Quake was the first game where I beat my brother in PvP.

It wasn't until I got back into gaming in the past 4 years that I noticed a few things had gone awry in the social sphere of gaming. Namely anonymity turned every other gamer into self-entitled jerks. I was raised on the Internet from a young age but I never really used it much for social interaction beyond email. Online games back in the day gave you the option of chatting - but I was too busy aiming guns at my fellow players.

It seems from my point of view every male gamer envisions themselves to be a living embodiment of Duke Nukem. Now, I am a Duke Nukem fan. Yes, he's a sexist misogynist prick of a testosterone-infused slab and born in a laboratory full of every manly cliche from every kegger on Earth, but he's a caricature, not a role model.
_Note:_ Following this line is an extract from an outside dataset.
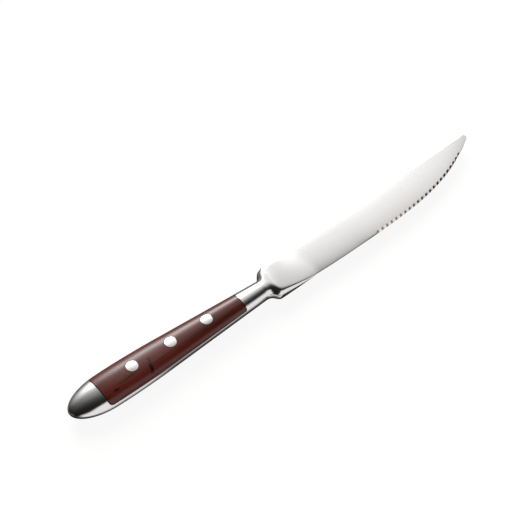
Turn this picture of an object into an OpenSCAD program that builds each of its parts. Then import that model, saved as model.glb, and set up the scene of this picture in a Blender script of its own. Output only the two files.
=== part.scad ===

That's why I love him. Everything in Duke's world is over the top and insanely hilarious from a sane-person-looking-at-a-whimsical-world point of view. Duke's world doesn't exist. It pays out the very kind of character gamers hold up as heroes.

It does cause an issue, I suppose. When young kids play that kind of game (and they do - let's not deny it) full of sexist one-liners, eye-candy ladies, over-the-top aliens and strippers (yes, the universe is about to end and Duke stops for strippers), does it teach them bad lessons? My brother and I played it and he's a wonderful role model and intelligent computer engineer. Me? I work in theatre but I have two degrees from university and a teacher's qualification. We are both Duke Nukem fans.
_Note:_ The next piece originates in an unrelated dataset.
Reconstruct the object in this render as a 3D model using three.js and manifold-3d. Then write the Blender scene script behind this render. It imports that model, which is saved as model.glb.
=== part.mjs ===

Carrying on with this theme I've stumbled upon, a couple years ago, shortly into my gamer re-discovery, I found a Duke Nukem website where they were updating Duke Nukem 3D to improved graphics. I contributed towards the project and eagerly joined the chatroom where people would discuss not just the game but anything from philosophy, history, politics, sport or theatre. I was the only female on the site but I was welcomed as part of the Duke family. I made a few friends I still keep in contact with today. I was eventually made a Moderator which gave me the ability to monitor forum discussions and caution or ban anyone behaving inappropriately. I was a part of a team where I was welcomed - an all boys clubhouse had embraced their first female member. Finally, I thought, things are looking bright.
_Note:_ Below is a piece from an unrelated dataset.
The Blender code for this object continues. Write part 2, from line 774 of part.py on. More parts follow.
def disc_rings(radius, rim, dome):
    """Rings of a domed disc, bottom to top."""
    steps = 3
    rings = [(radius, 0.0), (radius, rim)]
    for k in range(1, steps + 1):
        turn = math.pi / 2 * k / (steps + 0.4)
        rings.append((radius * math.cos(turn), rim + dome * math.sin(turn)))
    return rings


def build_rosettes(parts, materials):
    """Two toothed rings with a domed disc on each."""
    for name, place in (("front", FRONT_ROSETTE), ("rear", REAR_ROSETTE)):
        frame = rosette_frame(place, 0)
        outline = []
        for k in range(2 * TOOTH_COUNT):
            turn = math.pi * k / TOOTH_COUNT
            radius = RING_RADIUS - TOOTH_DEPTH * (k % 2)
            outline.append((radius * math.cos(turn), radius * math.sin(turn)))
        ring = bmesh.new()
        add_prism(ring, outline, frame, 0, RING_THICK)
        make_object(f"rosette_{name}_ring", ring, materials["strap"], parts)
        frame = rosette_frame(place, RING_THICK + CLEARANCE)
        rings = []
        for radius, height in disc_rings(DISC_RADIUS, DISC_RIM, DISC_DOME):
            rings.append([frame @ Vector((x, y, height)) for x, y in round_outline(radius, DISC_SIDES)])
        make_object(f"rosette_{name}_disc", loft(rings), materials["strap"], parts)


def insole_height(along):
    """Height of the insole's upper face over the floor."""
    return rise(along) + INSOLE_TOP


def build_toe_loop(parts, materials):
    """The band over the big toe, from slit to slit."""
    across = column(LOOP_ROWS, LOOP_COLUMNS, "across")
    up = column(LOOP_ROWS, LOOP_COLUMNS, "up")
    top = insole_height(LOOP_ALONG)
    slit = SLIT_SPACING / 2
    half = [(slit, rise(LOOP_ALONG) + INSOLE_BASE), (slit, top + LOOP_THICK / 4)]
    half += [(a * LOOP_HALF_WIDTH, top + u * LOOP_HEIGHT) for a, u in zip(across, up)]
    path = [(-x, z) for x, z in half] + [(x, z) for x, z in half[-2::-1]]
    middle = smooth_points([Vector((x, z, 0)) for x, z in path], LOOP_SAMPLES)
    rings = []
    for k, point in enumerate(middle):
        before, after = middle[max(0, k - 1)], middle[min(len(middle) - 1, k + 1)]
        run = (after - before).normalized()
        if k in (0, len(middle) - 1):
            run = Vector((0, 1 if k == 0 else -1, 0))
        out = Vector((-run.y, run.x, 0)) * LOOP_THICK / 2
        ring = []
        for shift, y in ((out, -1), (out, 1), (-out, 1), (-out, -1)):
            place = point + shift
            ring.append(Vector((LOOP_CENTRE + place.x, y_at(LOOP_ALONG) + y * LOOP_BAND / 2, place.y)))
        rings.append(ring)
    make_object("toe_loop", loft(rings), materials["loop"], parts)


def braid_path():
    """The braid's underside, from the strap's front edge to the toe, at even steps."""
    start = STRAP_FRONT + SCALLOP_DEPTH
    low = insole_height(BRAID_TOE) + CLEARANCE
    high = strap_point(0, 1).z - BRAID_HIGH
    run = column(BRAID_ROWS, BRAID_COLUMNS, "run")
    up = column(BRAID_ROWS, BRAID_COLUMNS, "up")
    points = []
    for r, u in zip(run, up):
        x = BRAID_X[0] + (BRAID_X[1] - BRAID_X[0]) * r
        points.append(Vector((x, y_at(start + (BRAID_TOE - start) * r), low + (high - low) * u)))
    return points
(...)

Then came the day I closed a particular forum discussion. About 30 days of inactivity had passed and this was standard practise to keep the forums lively. However, my actions inadvertently sparked the original poster to call me out via another forum post, labelling me a bitch on a power trip. When other moderators defended me he went on to imply the webmasters were treating me differently because I was female. I didn't ban the user in the end - the webmasters did. It was still a shock to see someone I had previously chatted to quite cordially for several weeks publicly attack me for 'using my authority' to close his discussion thread, 'being where I don't belong' - and waving the 'because she has a vagina' card as a weapon in his defence.

But it happens. In just about every online gaming website I'm a member of it happens in droves. Usually moderators keep it in check but there are a few with bad reputations I wouldn't join unless I had a gun aimed at my head or my self worth reached ridiculously low levels.

When all is said and done, I don't know if the sexism in gaming will change in the foreseeable future. There are websites constantly calling people out for it but nothing changes: strong female game characters don't exist, designers constantly reduce females to eye-candy, post-game expo gossip always revolves around how female guests were treated...

And in the long run, how some boys feel regarding women invading their so-called 'exclusive' clubhouse means nothing to me.

I inhabited the clubhouse a long time before they did. Back when I played Doom and Unreal under my brother's guiding tutelage.

Females my age or older joined the club long before most of the
angsty male gamers who would prefer us to leave.
In this day and age only toilets and dressing rooms should segregate the genders.